[PS-1.26] High frequency words assist language acquisition

Frost, R. L. . 1 , Monaghan, P. . 1 & Christiansen, M. H. 2

1 Lancaster University
2 Cornell University

Learners can extract transitional information from speech and use it to help identify word boundaries and linguistic regularities. Critically, studies suggest statistical language learning may benefit from the presence of high-frequency marker words, which may act as anchors for segmentation to occur around, while also assisting with grammatical categorisation.
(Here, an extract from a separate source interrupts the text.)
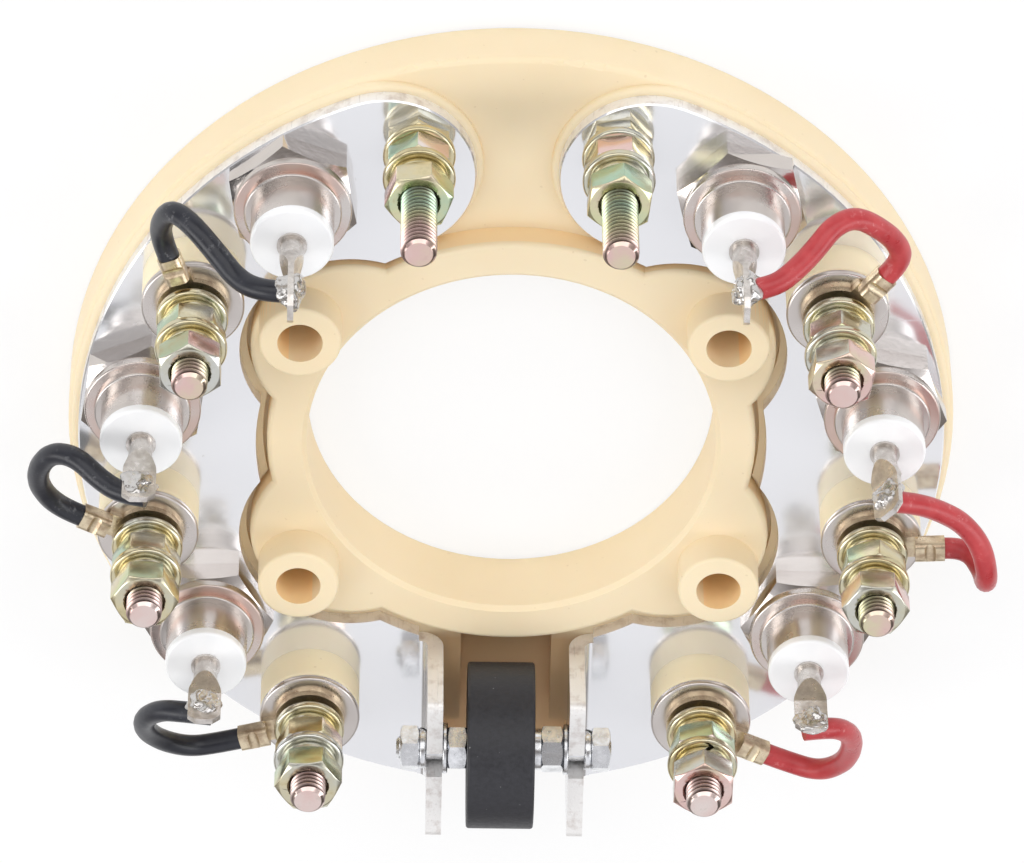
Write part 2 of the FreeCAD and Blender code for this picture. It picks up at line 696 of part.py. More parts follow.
def make_all():
    """Every node of the module, as its list of solids."""
    nodes = {"hub_ring": [make_hub_ring()],
             "heat_sink_left": [make_plate(-1)],
             "heat_sink_right": [make_plate(1)],
             "varistor_body": [make_varistor()]}
    nodes.update(make_varistor_hardware())
    groups = {}
    phase = ["flat_washers", "spring_washers", "nuts", "flat_washers", "spring_washers", "nuts"]
    direct = ["thin_nuts", "flat_washers", "nuts", "flat_washers", "spring_washers", "nuts"]
    for number, (side, place, turn, facing, hole_height, tip) in diodes.items():
        x, y = numbered_station(side, place)
        nodes["diode_case_" + number] = [placed(make_diode_case(turn), x, y, 0)]
        nodes["diode_insulator_" + number] = [placed(make_insulator(), x, y, 0)]
        nodes["diode_terminal_" + number] = [placed(make_diode_terminal(facing, hole_height, tip), x, y, 0)]
        nodes["lead_" + number] = [make_lead(number)]
        seat = m8_nut_recess + m8_nut_height
        bore = diode_stud_radius + thread_clearance
        flat = washer(m8_washer_radius, bore, m8_washer_thickness, washer_edge_round)
        groups.setdefault("diode_washers", []).append(placed(flat, x, y, seat))
        stud_nut = nut(m8_nut_flats, m8_nut_height, diode_stud_radius, turn)
        groups.setdefault("diode_nuts", []).append(placed(stud_nut, x, y, m8_nut_recess))
    for number, (side, place, direction, lower, upper, lower_split, upper_split) in phase_bolts.items():
        x, y = numbered_station(side, place)
        nodes["bush_" + number] = [placed(make_bush(), x, y, 0)]
        nodes["ring_terminal_" + number] = [placed(make_ring_terminal(direction), x, y, 0)]
        bore = m6_radius + bolt_clearance
        large = washer(large_washer_radius, bore, large_washer_thickness, washer_edge_round)
        groups.setdefault("large_washers", []).append(placed(large, x, y, bush_top))
        groups.setdefault("phase_bolts", []).append(bolt(ac_bolt_tip, x, y))
        stack(groups, phase, terminal_z + terminal_thickness, x, y, (lower, upper), (lower_split, upper_split))
    for name, (side, nut_turns, split_turn) in output_bolts.items():
        x, y = station(side, dc_station)
        nodes["output_bolt_" + name] = [bolt(dc_bolt_tip, x, y)]
        stack(groups, direct, plate_top, x, y, nut_turns, (split_turn,))
    nodes.update(groups)
    return nodes


os.makedirs("parts", exist_ok=True)
all_nodes = make_all()
for name, solids in all_nodes.items():
    shape = solids[0] if len(solids) == 1 else Part.makeCompound(solids)
    assert shape.isValid() and len(shape.Solids) == len(solids), name
    shape.exportStep("parts/" + name + ".step")
print(len(all_nodes), "nodes,", sum(len(solids) for solids in all_nodes.values()), "solids")
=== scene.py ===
# %% [markdown]
# # A rotating rectifier module
# A beige moulded ring carries two bright half-ring heat sinks, six stud diodes, eight bolts and a disc
# varistor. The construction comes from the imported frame, in metres, with its axis on Z and its back face on
# the floor. This script gives each surface its finish, and models what is too fine or too soft for the
# construction: the leads, the threads and the solder.

# %% Load the frame
import bpy
import json
import math
import random
from mathutils import Matrix, Vector, noise


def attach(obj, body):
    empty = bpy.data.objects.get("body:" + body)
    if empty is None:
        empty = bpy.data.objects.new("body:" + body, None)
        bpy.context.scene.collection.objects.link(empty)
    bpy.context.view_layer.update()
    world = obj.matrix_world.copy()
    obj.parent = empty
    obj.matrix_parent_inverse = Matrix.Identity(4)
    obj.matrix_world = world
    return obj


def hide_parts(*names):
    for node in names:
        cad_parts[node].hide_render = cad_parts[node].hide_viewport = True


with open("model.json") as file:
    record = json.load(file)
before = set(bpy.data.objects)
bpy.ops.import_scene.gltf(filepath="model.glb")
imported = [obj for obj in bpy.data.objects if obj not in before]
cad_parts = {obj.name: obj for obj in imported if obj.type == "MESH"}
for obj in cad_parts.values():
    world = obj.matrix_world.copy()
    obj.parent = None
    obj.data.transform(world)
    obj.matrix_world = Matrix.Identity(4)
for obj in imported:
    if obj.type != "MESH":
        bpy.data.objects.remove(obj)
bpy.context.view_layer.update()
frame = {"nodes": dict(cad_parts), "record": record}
nodes = frame["nodes"]
MM = 0.001
print("nodes", len(nodes))

# %% [markdown]
# ## Camera
# The photograph is taken from about 1.45 m with a long lens, 54 degrees above the ring, from the side of
# the output studs, so the picture's top is the near side. The camera's axes are written out as three unit
# vectors, which keeps its small turn about its own line of sight exact.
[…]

To test this, we familiarised adults with continuous speech comprising repetitions of bisyllabic target words, and compared learning to the same language but with high-frequency monosyllabic marker words preceding target words, and distinguishing them into two otherwise unidentifiable categories. Participants completed a 2AFC test of segmentation, and a similarity judgement categorisation test. We tested transfer to a cross-situational word-action/object learning task, where target word categories were either consistent or inconsistent with the action/object distinction. This was followed by a vocabulary test, which assessed learning of names for actions and objects.

Participants segmented the speech better than chance, but only the marker word condition demonstrated categorisation on the transfer task. For the vocabulary test, scores for the marker word condition were significantly higher for participants receiving consistent, rather than inconsistent, word-action/object pairings. Results indicate that high-frequency marker words may assist grammatical categorisation at the point where speech segmentation is just being learnt.